Provided material
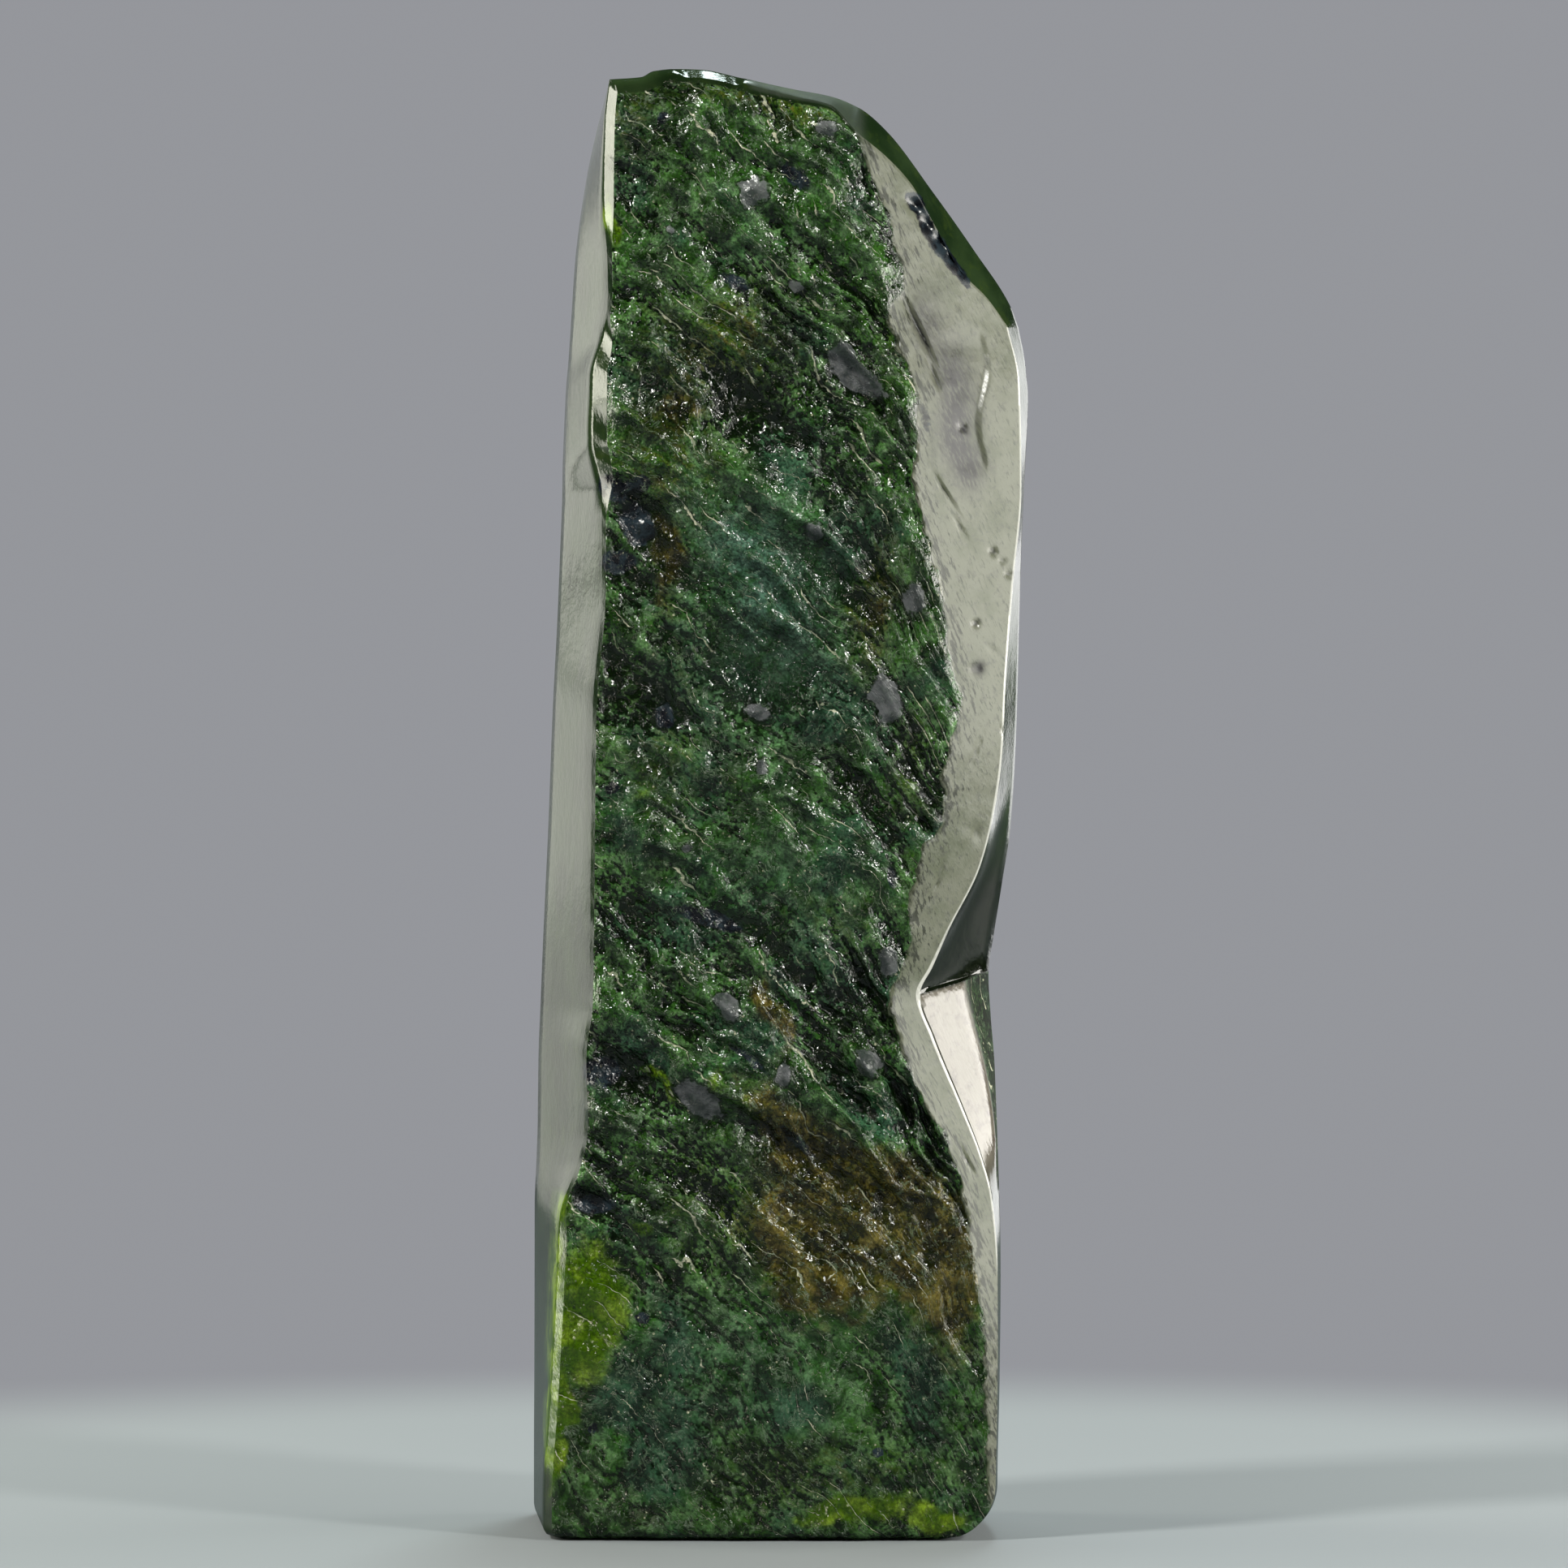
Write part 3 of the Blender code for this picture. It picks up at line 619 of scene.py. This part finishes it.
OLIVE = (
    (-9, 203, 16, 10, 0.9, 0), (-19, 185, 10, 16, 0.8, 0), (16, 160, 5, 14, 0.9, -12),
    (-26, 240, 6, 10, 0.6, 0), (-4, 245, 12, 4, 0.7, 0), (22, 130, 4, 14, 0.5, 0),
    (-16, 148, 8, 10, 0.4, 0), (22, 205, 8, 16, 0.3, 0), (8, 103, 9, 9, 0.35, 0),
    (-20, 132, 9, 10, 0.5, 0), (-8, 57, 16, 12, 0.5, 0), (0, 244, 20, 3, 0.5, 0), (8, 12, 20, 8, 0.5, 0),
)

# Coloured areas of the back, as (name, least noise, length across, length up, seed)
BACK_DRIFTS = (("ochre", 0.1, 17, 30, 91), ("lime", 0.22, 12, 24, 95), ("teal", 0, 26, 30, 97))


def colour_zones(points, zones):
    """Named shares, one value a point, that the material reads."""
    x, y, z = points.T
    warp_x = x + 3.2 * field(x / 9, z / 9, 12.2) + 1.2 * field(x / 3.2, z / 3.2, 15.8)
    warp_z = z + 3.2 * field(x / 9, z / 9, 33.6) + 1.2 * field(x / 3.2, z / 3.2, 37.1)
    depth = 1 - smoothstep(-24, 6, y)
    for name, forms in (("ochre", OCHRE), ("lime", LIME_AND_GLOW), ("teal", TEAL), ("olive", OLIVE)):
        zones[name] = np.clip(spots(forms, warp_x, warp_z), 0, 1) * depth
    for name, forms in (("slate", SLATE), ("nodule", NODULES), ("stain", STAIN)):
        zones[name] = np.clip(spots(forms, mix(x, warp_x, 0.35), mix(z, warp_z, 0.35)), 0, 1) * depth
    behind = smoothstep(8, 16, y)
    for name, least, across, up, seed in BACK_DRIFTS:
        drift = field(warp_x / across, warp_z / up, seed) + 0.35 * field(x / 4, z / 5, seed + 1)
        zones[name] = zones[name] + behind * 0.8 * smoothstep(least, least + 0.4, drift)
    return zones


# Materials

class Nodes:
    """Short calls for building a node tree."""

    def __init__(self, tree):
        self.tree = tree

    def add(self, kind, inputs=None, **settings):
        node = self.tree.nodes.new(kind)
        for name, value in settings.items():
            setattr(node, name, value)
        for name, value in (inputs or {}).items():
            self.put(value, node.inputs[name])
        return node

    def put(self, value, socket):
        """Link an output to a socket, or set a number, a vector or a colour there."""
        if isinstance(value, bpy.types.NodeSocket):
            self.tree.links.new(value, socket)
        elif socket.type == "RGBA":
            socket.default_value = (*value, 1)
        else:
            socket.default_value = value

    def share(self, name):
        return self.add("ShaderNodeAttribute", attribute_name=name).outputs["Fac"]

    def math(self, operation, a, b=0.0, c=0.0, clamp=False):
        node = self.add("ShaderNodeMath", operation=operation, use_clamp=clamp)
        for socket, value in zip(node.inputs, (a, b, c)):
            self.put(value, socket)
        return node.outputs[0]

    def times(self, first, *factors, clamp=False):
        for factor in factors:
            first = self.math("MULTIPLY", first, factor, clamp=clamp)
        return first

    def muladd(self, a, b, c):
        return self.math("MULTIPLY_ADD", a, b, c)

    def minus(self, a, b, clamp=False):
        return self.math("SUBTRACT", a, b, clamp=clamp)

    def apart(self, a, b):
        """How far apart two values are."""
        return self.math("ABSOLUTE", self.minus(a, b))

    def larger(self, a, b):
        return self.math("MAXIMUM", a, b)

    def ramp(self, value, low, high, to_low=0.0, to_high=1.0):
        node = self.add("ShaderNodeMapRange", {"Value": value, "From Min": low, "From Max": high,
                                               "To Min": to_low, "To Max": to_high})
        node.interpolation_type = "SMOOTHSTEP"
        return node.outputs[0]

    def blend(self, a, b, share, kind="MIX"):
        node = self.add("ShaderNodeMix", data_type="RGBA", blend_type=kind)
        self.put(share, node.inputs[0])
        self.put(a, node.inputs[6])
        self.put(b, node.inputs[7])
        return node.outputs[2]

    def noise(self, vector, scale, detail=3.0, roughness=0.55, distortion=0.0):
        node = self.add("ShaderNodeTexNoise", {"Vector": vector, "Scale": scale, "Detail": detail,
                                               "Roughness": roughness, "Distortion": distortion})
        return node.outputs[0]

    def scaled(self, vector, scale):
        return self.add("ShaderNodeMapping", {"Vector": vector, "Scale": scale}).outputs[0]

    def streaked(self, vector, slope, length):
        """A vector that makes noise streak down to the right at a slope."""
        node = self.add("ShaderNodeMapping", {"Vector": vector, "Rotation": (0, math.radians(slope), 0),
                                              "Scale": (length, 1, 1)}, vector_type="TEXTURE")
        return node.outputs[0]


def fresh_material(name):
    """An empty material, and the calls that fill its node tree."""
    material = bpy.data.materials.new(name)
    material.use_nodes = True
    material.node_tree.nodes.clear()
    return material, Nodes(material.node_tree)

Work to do
Write down every line of the data exactly as it appears above.

Complete answer
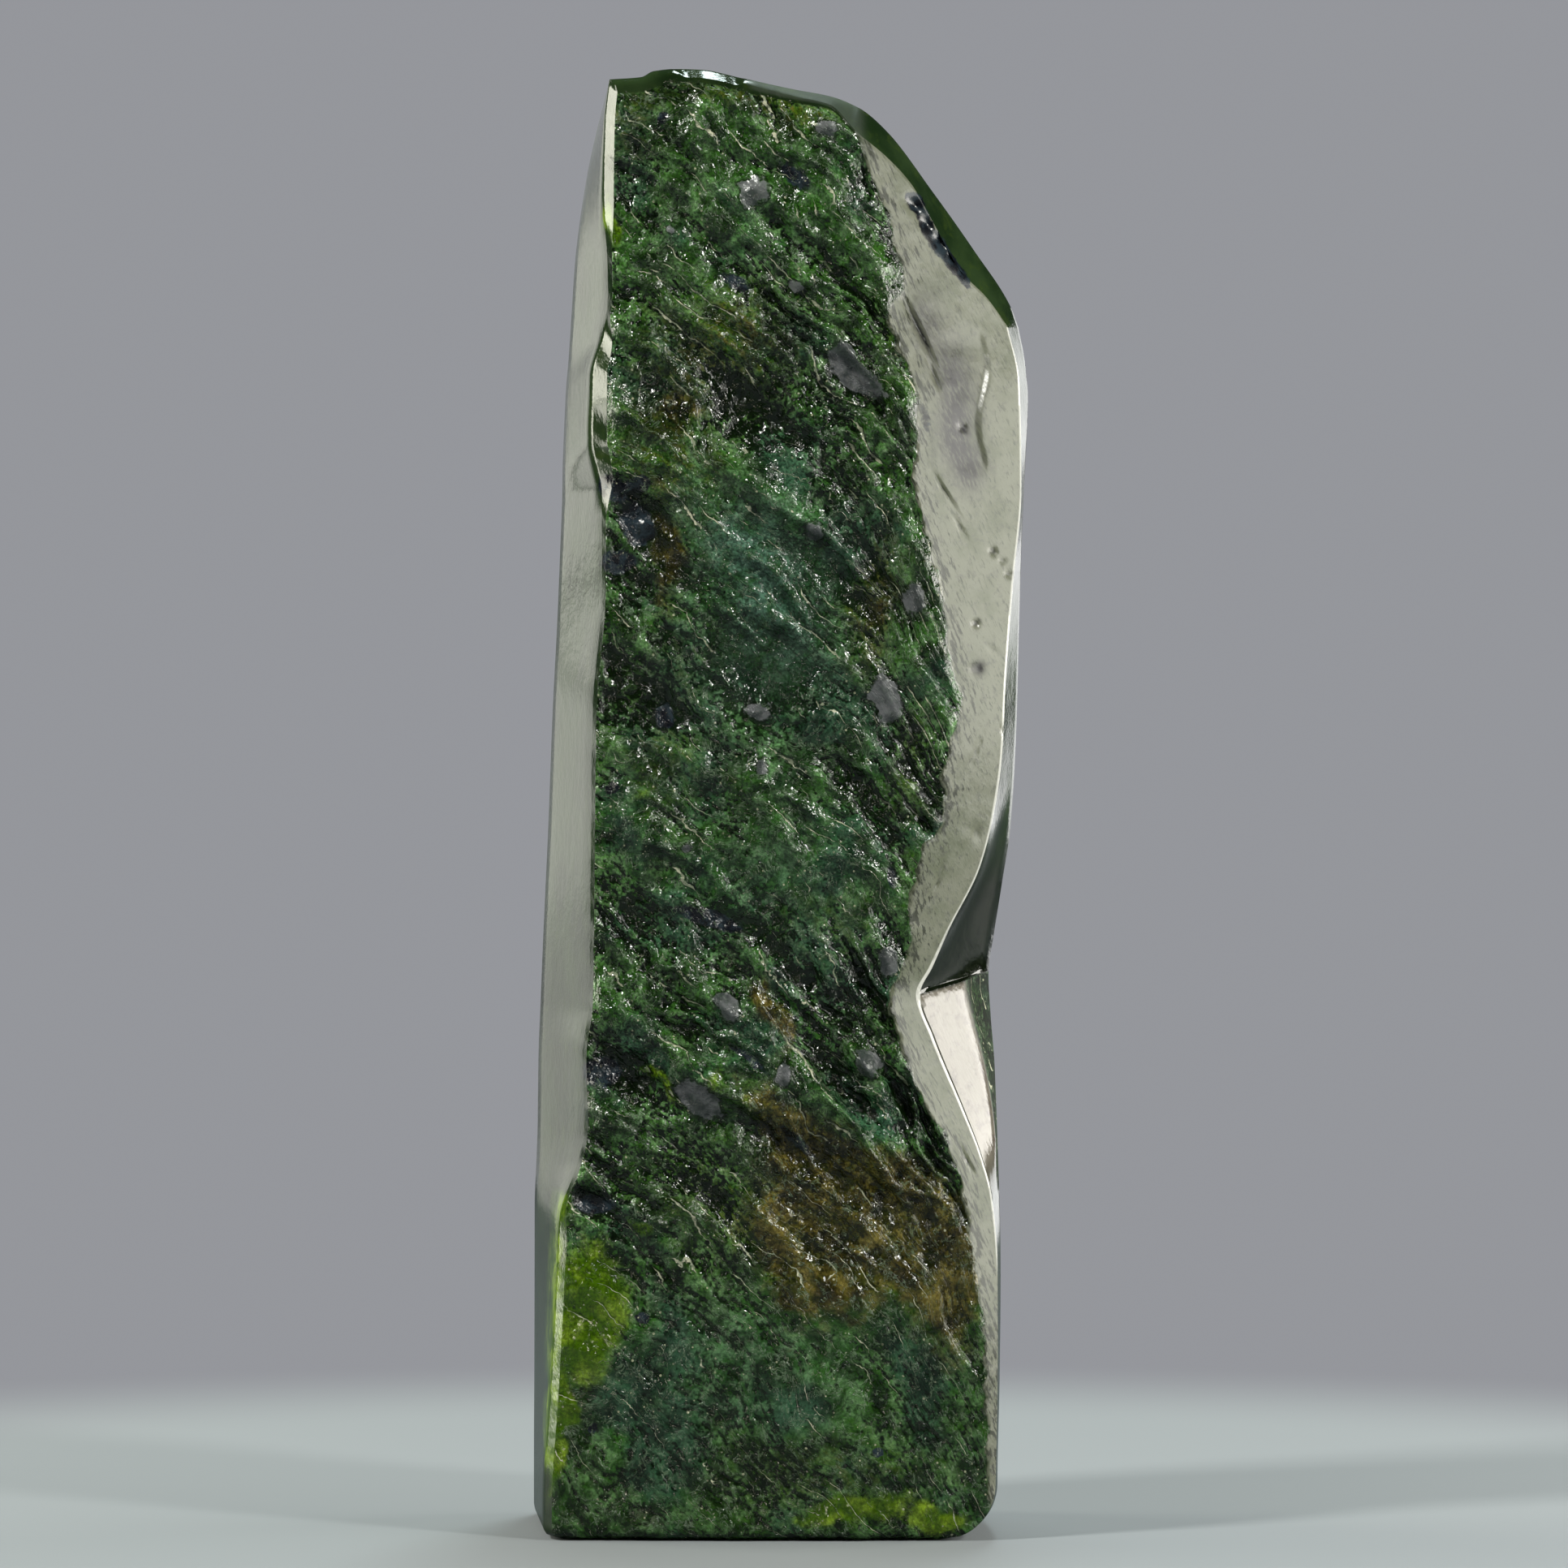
Write part 3 of the Blender code for this picture. It picks up at line 619 of scene.py. This part finishes it.
OLIVE = (
    (-9, 203, 16, 10, 0.9, 0), (-19, 185, 10, 16, 0.8, 0), (16, 160, 5, 14, 0.9, -12),
    (-26, 240, 6, 10, 0.6, 0), (-4, 245, 12, 4, 0.7, 0), (22, 130, 4, 14, 0.5, 0),
    (-16, 148, 8, 10, 0.4, 0), (22, 205, 8, 16, 0.3, 0), (8, 103, 9, 9, 0.35, 0),
    (-20, 132, 9, 10, 0.5, 0), (-8, 57, 16, 12, 0.5, 0), (0, 244, 20, 3, 0.5, 0), (8, 12, 20, 8, 0.5, 0),
)

# Coloured areas of the back, as (name, least noise, length across, length up, seed)
BACK_DRIFTS = (("ochre", 0.1, 17, 30, 91), ("lime", 0.22, 12, 24, 95), ("teal", 0, 26, 30, 97))


def colour_zones(points, zones):
    """Named shares, one value a point, that the material reads."""
    x, y, z = points.T
    warp_x = x + 3.2 * field(x / 9, z / 9, 12.2) + 1.2 * field(x / 3.2, z / 3.2, 15.8)
    warp_z = z + 3.2 * field(x / 9, z / 9, 33.6) + 1.2 * field(x / 3.2, z / 3.2, 37.1)
    depth = 1 - smoothstep(-24, 6, y)
    for name, forms in (("ochre", OCHRE), ("lime", LIME_AND_GLOW), ("teal", TEAL), ("olive", OLIVE)):
        zones[name] = np.clip(spots(forms, warp_x, warp_z), 0, 1) * depth
    for name, forms in (("slate", SLATE), ("nodule", NODULES), ("stain", STAIN)):
        zones[name] = np.clip(spots(forms, mix(x, warp_x, 0.35), mix(z, warp_z, 0.35)), 0, 1) * depth
    behind = smoothstep(8, 16, y)
    for name, least, across, up, seed in BACK_DRIFTS:
        drift = field(warp_x / across, warp_z / up, seed) + 0.35 * field(x / 4, z / 5, seed + 1)
        zones[name] = zones[name] + behind * 0.8 * smoothstep(least, least + 0.4, drift)
    return zones


# Materials

class Nodes:
    """Short calls for building a node tree."""

    def __init__(self, tree):
        self.tree = tree

    def add(self, kind, inputs=None, **settings):
        node = self.tree.nodes.new(kind)
        for name, value in settings.items():
            setattr(node, name, value)
        for name, value in (inputs or {}).items():
            self.put(value, node.inputs[name])
        return node

    def put(self, value, socket):
        """Link an output to a socket, or set a number, a vector or a colour there."""
        if isinstance(value, bpy.types.NodeSocket):
            self.tree.links.new(value, socket)
        elif socket.type == "RGBA":
            socket.default_value = (*value, 1)
        else:
            socket.default_value = value

    def share(self, name):
        return self.add("ShaderNodeAttribute", attribute_name=name).outputs["Fac"]

    def math(self, operation, a, b=0.0, c=0.0, clamp=False):
        node = self.add("ShaderNodeMath", operation=operation, use_clamp=clamp)
        for socket, value in zip(node.inputs, (a, b, c)):
            self.put(value, socket)
        return node.outputs[0]

    def times(self, first, *factors, clamp=False):
        for factor in factors:
            first = self.math("MULTIPLY", first, factor, clamp=clamp)
        return first

    def muladd(self, a, b, c):
        return self.math("MULTIPLY_ADD", a, b, c)

    def minus(self, a, b, clamp=False):
        return self.math("SUBTRACT", a, b, clamp=clamp)

    def apart(self, a, b):
        """How far apart two values are."""
        return self.math("ABSOLUTE", self.minus(a, b))

    def larger(self, a, b):
        return self.math("MAXIMUM", a, b)

    def ramp(self, value, low, high, to_low=0.0, to_high=1.0):
        node = self.add("ShaderNodeMapRange", {"Value": value, "From Min": low, "From Max": high,
                                               "To Min": to_low, "To Max": to_high})
        node.interpolation_type = "SMOOTHSTEP"
        return node.outputs[0]

    def blend(self, a, b, share, kind="MIX"):
        node = self.add("ShaderNodeMix", data_type="RGBA", blend_type=kind)
        self.put(share, node.inputs[0])
        self.put(a, node.inputs[6])
        self.put(b, node.inputs[7])
        return node.outputs[2]

    def noise(self, vector, scale, detail=3.0, roughness=0.55, distortion=0.0):
        node = self.add("ShaderNodeTexNoise", {"Vector": vector, "Scale": scale, "Detail": detail,
                                               "Roughness": roughness, "Distortion": distortion})
        return node.outputs[0]

    def scaled(self, vector, scale):
        return self.add("ShaderNodeMapping", {"Vector": vector, "Scale": scale}).outputs[0]

    def streaked(self, vector, slope, length):
        """A vector that makes noise streak down to the right at a slope."""
        node = self.add("ShaderNodeMapping", {"Vector": vector, "Rotation": (0, math.radians(slope), 0),
                                              "Scale": (length, 1, 1)}, vector_type="TEXTURE")
        return node.outputs[0]


def fresh_material(name):
    """An empty material, and the calls that fill its node tree."""
    material = bpy.data.materials.new(name)
    material.use_nodes = True
    material.node_tree.nodes.clear()
    return material, Nodes(material.node_tree)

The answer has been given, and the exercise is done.